In 1980, Holly was featured in The Adventures of Holly Hobbie, a novel by Richard Dubelman. In this book, Holly Hobbie is a ghost who lives in a painting from 1803. She comes out of the painting to help a descendant, Liz Dutton, find her missing father, an archaeologist who has vanished in Guatemala.

==Updated versions==
Beginning in 1989 and into the 1990s, Holly Hobbie dolls were produced by Tomy. Knickerbocker Toys also began producing dolls, but these were vinyl doll heads with soft bodies, unlike the original cloth dolls (rag dolls).

In 2006, a redesigned Holly Hobbie was introduced with the launch of Holly Hobbie & Friends, a series of specials that were broadcast on Nickelodeon's Nick Jr. block and the separate Noggin channel. They were also released on DVD. The traditional line still exists, with the back story that the "original" Holly is the great-great-grandmother of the "new" Holly.

Concurrently, Mattel released an updated Holly Hobbie doll line, which includes Holly (blue eyes and blonde hair), Amy (green eyes and red hair), and Carrie (brown eyes and black hair). The dolls feature all-new face sculpts, a new body style, and flat feet. There is also a series of smaller Holly, Amy, and Carrie figures; each of these figures includes a companion animal: Holly a Cocker Spaniel named Doodles, Amy a pig named Cheddar, and Carrie a cat named Bonnet. Separate doll outfits were available, and each outfit could be customized. Porcelain dolls were available, made by the Ashton-Drake company.

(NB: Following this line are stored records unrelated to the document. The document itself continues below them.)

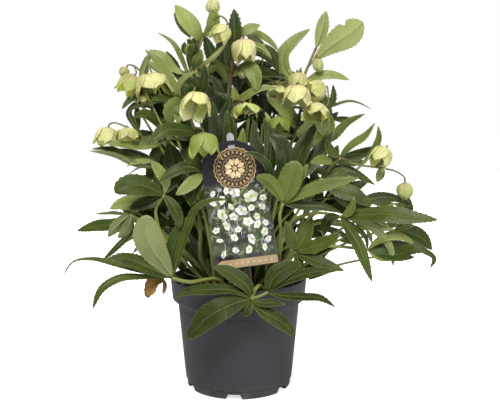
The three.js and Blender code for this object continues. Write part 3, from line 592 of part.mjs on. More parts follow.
// ---- the assembly ----
const COLOURS = {
  pot: [0x3c3e42, 0.55], soil: [0x241c15, 0.95], label_card: [0x4a4438, 0.3], label_stake: [0x9a9c9a, 0.3],
  leaf: [0x3f5a2a, 0.42], stem: [0x6d7a45, 0.5], flower: [0xc9cf95, 0.5], bud: [0xbcc68a, 0.5], withered_leaf: [0x6b4a26, 0.8],
};
function geometryOf(m) {
  const q = m.getMesh(), g = new THREE.BufferGeometry(), n = q.vertProperties.length / q.numProp;
  const pos = new Float32Array(n * 3);
  for (let i = 0; i < n; i++) for (let k = 0; k < 3; k++) pos[3 * i + k] = q.vertProperties[i * q.numProp + k];
  // only the outer skin is kept: a pocket closed in by crossing blades is filled
  const root = Array.from({ length: n }, (_, i) => i);
  const find = (i) => { while (root[i] !== i) { root[i] = root[root[i]]; i = root[i]; } return i; };
  const t = q.triVerts;
  for (let i = 0; i < t.length; i += 3) { root[find(t[i])] = find(t[i + 1]); root[find(t[i + 1])] = find(t[i + 2]); }
  const size = {};
  for (let i = 0; i < t.length; i += 3) {
    const [a, b, c] = [t[i], t[i + 1], t[i + 2]].map((k) => new THREE.Vector3(pos[3 * k], pos[3 * k + 1], pos[3 * k + 2]));
    const k = find(t[i]);
    size[k] = (size[k] || 0) + a.dot(b.cross(c));
  }
  const keep = Number(Object.keys(size).sort((a, b) => size[b] - size[a])[0]);
  const faces = [];
  for (let i = 0; i < t.length; i += 3) {
    if (find(t[i]) !== keep) continue;
    const [a, b, c] = [t[i], t[i + 1], t[i + 2]].map((k) => new THREE.Vector3(pos[3 * k], pos[3 * k + 1], pos[3 * k + 2]));
    faces.push([b.sub(a).cross(c.sub(a)).length(), t[i], t[i + 1], t[i + 2]]);
  }
  faces.sort((p, q) => q[0] - p[0]); // the largest faces come first
  const index = faces.flatMap((f) => f.slice(1));
  g.setAttribute('position', new THREE.BufferAttribute(pos, 3));
  g.setIndex(index);
  return mergeVertices(g, 1e-5);
}
const hellebore = new THREE.Group();
hellebore.name = 'hellebore_in_pot';
function place(name, manifold) {
  const [colour, roughness] = COLOURS[name] || COLOURS[name.split('_')[0]] || COLOURS.leaf;
  const mesh = new THREE.Mesh(geometryOf(manifold), new THREE.MeshStandardMaterial({ color: colour, roughness, metalness: 0 }));
  mesh.name = name;
  hellebore.add(mesh);
}
place('pot', largest(pot));
place('soil', soil);
place('label_stake', largest(stake));
place('label_card', largest(card));
for (const n of names) place(n, result[n].simplify(SIMPLIFY));

export default hellebore;
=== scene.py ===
import math
import random

import bmesh
import bpy
import numpy as np
from mathutils import Matrix, Vector


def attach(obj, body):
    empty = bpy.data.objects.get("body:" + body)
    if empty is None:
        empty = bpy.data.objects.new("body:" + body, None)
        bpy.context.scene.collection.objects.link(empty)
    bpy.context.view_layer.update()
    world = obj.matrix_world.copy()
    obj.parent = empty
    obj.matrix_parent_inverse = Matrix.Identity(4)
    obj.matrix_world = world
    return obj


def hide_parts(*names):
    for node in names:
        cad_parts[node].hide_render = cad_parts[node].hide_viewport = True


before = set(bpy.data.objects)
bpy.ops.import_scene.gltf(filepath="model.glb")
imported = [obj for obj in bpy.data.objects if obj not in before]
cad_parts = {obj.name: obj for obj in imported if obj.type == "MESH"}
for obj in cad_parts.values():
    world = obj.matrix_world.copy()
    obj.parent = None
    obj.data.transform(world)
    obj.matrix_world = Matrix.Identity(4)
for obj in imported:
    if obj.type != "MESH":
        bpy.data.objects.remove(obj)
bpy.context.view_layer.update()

MM = 0.001

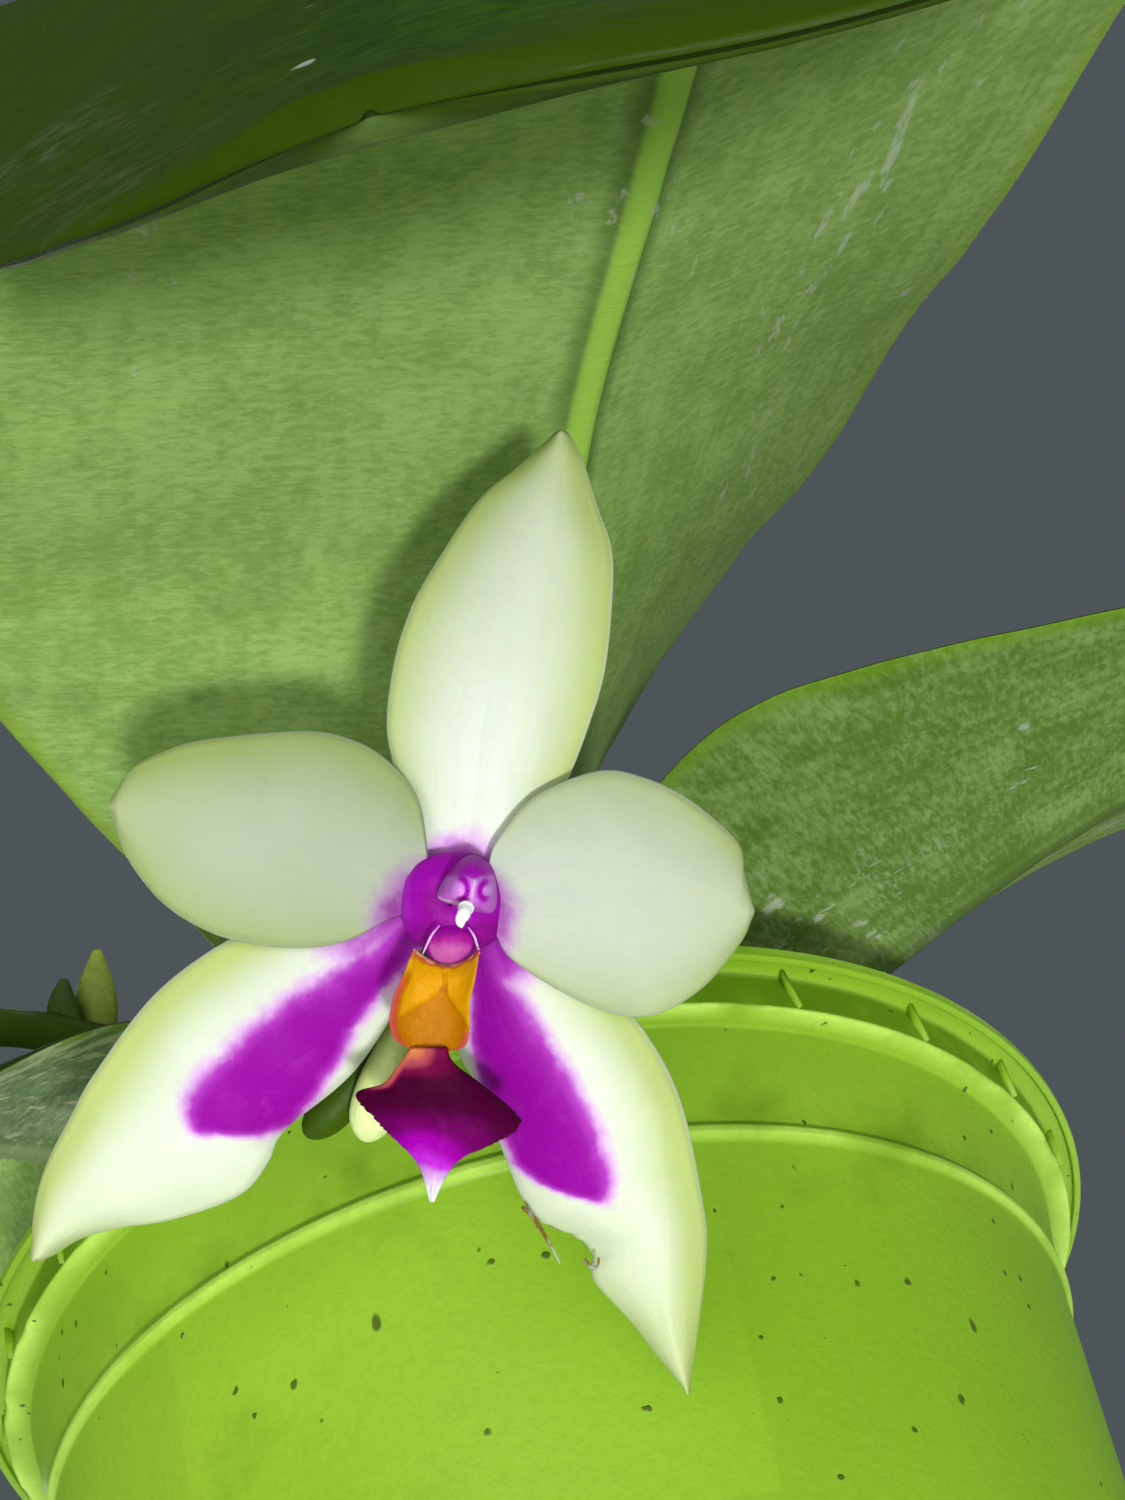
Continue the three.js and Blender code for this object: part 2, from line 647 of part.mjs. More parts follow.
/** The column: its broad base, its hood with two pads, and the throat below the hood. */
function columnGeometry() {
  return fused([
    stalk([[0.5, 0.4, 1.8], [0.5, 0.4, 2.6], [0.6, 0.4, 3.6]], [2.4, 3.1, 3, 1.5], { sides: 14, steps: 5 }),
    stalk([[1.7, 1.5, 3], [1.8, 1.5, 4.6], [1.7, 1.4, 6.2]], [1.5, 1.95, 1.9, 1.1], { sides: 12, steps: 6 }),
    stalk([[1.2, 1.6, 5.2], [1.2, 1.6, 6.2], [1.2, 1.6, 6.7]], [0.6, 0.6, 0.25], { sides: 8, steps: 3 }),
    stalk([[2.8, 1.5, 5], [2.8, 1.5, 5.9], [2.8, 1.5, 6.4]], [0.5, 0.5, 0.2], { sides: 8, steps: 3 }),
    stalk([[0.5, -1.2, 2.6], [0.5, -1.7, 3], [0.5, -2, 3.4]], [1.4, 1.2, 0.6], { sides: 10, steps: 3 }),
  ]);
}

/** The pale hooked beak in front of the column. */
function antherCap() {
  const axis = [[1.8, 0.5, 7.4], [1.5, 0.1, 7.9], [1.3, -0.5, 8.1], [1.4, -0.8, 7.9]];
  return stalk(axis, [0.35, 0.5, 0.45, 0.25], { sides: 8, steps: 6 });
}

/** The lip's yellow base: a trough with raised sides, a thick callus and a tooth. */
function lipCallus() {
  const trough = petalSheet({
    left: [[2.3, -3], [2.1, -4.8], [1.9, -7], [0.8, -8.5]],
    right: [[-1.8, -3], [-2.7, -4.8], [-3.1, -6.6], [-2, -8.4]],
    height: (s, t) => 3.2 + 1.8 * s + 1.7 * Math.abs(t) ** 3,
    rows: 5,
    columns: 6,
    thickness: 0.9,
  });
  return fused([
    trough,
    stalk([[-0.1, -4.4, 3.8], [-0.1, -4.7, 5.6], [-0.1, -5.1, 7]], [1.3, 1, 0.4], { sides: 6, steps: 3 }),
    stalk([[-1.2, -3.4, 3.6], [-1.3, -5.5, 4.6], [-1.1, -7.4, 5.3]], [0.6, 1, 0.5], { sides: 6, steps: 3 }),
    stalk([[1.1, -3.4, 3.6], [1.1, -5.5, 4.6], [0.6, -7.4, 5.3]], [0.6, 1, 0.5], { sides: 6, steps: 3 }),
  ]);
}

/** The lip's front lobe, shaped like an anchor, with a keel down its middle. */
const lipMidlobe = () =>
  petalSheet({
    left: [[0.8, -9], [2.5, -10.7], [5.1, -13.1], [2.5, -14.8], [0.9, -15.8], [0.1, -17.3]],
    right: [[-2.1, -9], [-3.2, -10.2], [-5.3, -11.4], [-2.9, -14.1], [-1.3, -15.4], [-0.6, -17.2]],
    height: (s, t) => 6.2 + 1.4 * s - 1.6 * Math.abs(t) ** 1.5 * Math.sin(Math.PI * s),
    rows: 12,
    columns: 8,
    thickness: 1.1,
  });

// Assembly

/** Adds one named piece to a group. */
function addPiece(group, name, geometry, material) {
  const mesh = new THREE.Mesh(geometry, material);
  mesh.name = name;
  group.add(mesh);
}

/** The open flower, placed where it hangs in front of the rim. */
function flowerGroup() {
  const flower = new THREE.Group();
  flower.name = 'flower';
  addPiece(flower, 'sepal_dorsal', dorsalSepal(), tepalWhite());
  addPiece(flower, 'sepal_left', leftSepal(), tepalWhite());
  addPiece(flower, 'sepal_right', rightSepal(), tepalWhite());
  addPiece(flower, 'petal_left', leftPetal(), tepalWhite());
  addPiece(flower, 'petal_right', rightPetal(), tepalWhite());
  addPiece(flower, 'column', columnGeometry(), columnPurple());
  addPiece(flower, 'anther_cap', antherCap(), capWhite());
  addPiece(flower, 'lip_callus', lipCallus(), callusYellow());
  addPiece(flower, 'lip_midlobe', lipMidlobe(), lobePurple());
  const right = V(...FLOWER_RIGHT).normalize();
  const front = V().crossVectors(right, V(...FLOWER_UP)).normalize();
  const up = V().crossVectors(front, right);
  flower.setRotationFromMatrix(new THREE.Matrix4().makeBasis(right, up, front));
  flower.position.set(...FLOWER_ORIGIN);
  return flower;
}

const plant = new THREE.Group();
plant.name = 'potted_orchid';
addPiece(plant, 'pot', potGeometry(), limePlastic());
addPiece(plant, 'bark', barkGeometry(), barkBrown());
addPiece(plant, 'stem', stemGeometry(), stemGreen());
ROOT_ANGLES.forEach((_, index) => addPiece(plant, `root_${index + 1}`, rootGeometry(index), rootSilver()));
addPiece(plant, 'leaf_front', frontLeaf(), leafGreen());
addPiece(plant, 'leaf_right', rightLeaf(), leafGreen());
addPiece(plant, 'leaf_left_old', oldLeftLeaf(), oldLeafGreen());
addPiece(plant, 'leaf_back', backLeaf(), leafGreen());
addPiece(plant, 'leaf_back_left', backLeftLeaf(), leafGreen());
addPiece(plant, 'leaf_young', youngLeaf(), leafGreen());
addPiece(plant, 'flower_spike', flowerSpike(), spikeGreen());
addPiece(plant, 'pedicel', pedicelGeometry(), pedicelGreen());
addPiece(plant, 'flower_bud', budGeometry(), budGreen());
addPiece(plant, 'old_spike', oldSpike(), spikeGreen());
plant.add(flowerGroup());

export default plant;
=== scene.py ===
"""An orchid in bloom in a lime green nursery pot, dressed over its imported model.

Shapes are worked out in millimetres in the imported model's frame: the origin is the middle of the pot's
base, +Z is up and the flower hangs at -Y. They are written to the meshes in metres.
"""
import logging
from collections.abc import Callable
from dataclasses import dataclass, field
from enum import Enum

import bpy
import numpy as np
from mathutils import Matrix


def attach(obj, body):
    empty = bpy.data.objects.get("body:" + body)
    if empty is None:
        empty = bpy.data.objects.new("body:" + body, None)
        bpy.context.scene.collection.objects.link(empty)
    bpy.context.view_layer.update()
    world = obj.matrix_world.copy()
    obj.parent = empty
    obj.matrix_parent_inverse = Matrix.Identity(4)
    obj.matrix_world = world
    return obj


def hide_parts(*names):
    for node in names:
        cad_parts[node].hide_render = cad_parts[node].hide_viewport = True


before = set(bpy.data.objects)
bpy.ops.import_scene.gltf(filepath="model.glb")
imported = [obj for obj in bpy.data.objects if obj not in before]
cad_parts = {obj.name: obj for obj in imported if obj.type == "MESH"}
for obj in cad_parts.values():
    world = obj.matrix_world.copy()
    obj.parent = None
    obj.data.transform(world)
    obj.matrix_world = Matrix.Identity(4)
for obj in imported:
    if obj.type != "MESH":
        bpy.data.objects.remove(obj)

MM = 0.001
Array = np.ndarray
Socket = bpy.types.NodeSocket
Colour = tuple[float, float, float, float]
Numbers = tuple[float, ...]
Spot = tuple[float, float]
Point = tuple[float, float, float]
# The flower faces the camera, so both are turned by these directions.
TO_THE_RIGHT: Point = (0.9747, 0.1119, -0.1936)
UPWARD: Point = (0.2073, -0.7769, 0.5946)
log = logging.getLogger("orchid")


def paint(red: float, green: float, blue: float) -> Colour:
    """Turns a screen colour, 0 to 255 a channel, into linear light.

    Args:
        red: Red channel.
        green: Green channel.
        blue: Blue channel.

    Returns:
        The opaque colour.
    """
    shares = np.array([red, green, blue]) / 255
    linear = np.where(shares < 0.04045, shares / 12.92, ((shares + 0.055) / 1.055) ** 2.4)
    return (*(float(share) for share in linear), 1.0)


def smooth(x: Array) -> Array:
    """Eases from 0 to 1 while x goes from 0 to 1."""
    x = np.clip(x, 0, 1)
    return x * x * (3 - 2 * x)


def bell(x: Array, width: float) -> Array:
    """Gives 1 where x is 0 and falls softly to 0 on both sides."""
    return np.exp(-((x / width) ** 2))


def rim(x: Array, start: float, depth: float) -> Array:
    """Gives 1 up to the start, then falls along an ellipse by the depth until x, with any sign, is 1."""
    return np.sqrt(1 - depth * np.clip((np.abs(x) - start) / (1 - start), 0, 1) ** 2)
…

The specials feature songs with music and lyrics written by lead guitarist Sheriff Mandy Collins and keyboardist Charlotte Spencer of the English rock group the Hyper Girls. The cartoon features three pop songs, two sung in her own voice, "Just Like You" and "The Things That Make You Special." LeAnn Rimes sings the third song, "Twinkle in Her Eye," the show's theme song.

In fall 2018, Family Channel and Hulu released an updated live-action series simply titled Holly Hobbie. It features Ruby Jay as thirteen-year-old Holly Hobbie, a country girl who enjoys playing the guitar, hailing from a small town and seeking to save her grandmother's Calico Café. The series draws loosely upon past elements created for the Holly Hobbie franchise, but includes modern elements, such as Holly's use of a crowdfunding page.

==Works==

===TV Series===

==== Holly Hobbie & Friends ====

A series of specials starring the Holly Hobbie character. The DVD releases were:
- Holly Hobbie & Friends: Surprise Party (7 March 2006)
- Holly Hobbie & Friends: Christmas Wishes (24 October 2006)
- Holly Hobbie & Friends: Secret Adventures (6 March 2007)
- Holly Hobbie & Friends: Best Friends Forever (18 September 2007)
- Holly Hobbie & Friends: Fabulous Fashion Show (12 August 2008)
- Holly Hobbie & Friends: Marvelous Makeover (3 February 2009)
- Holly Hobbie & Friends: Hey Girls! Fun Pack (12 August 2008)

==== Holly Hobbie ====

A live-action series starring the Holly Hobbie character that aired from November 16, 2018 until September 20, 2022.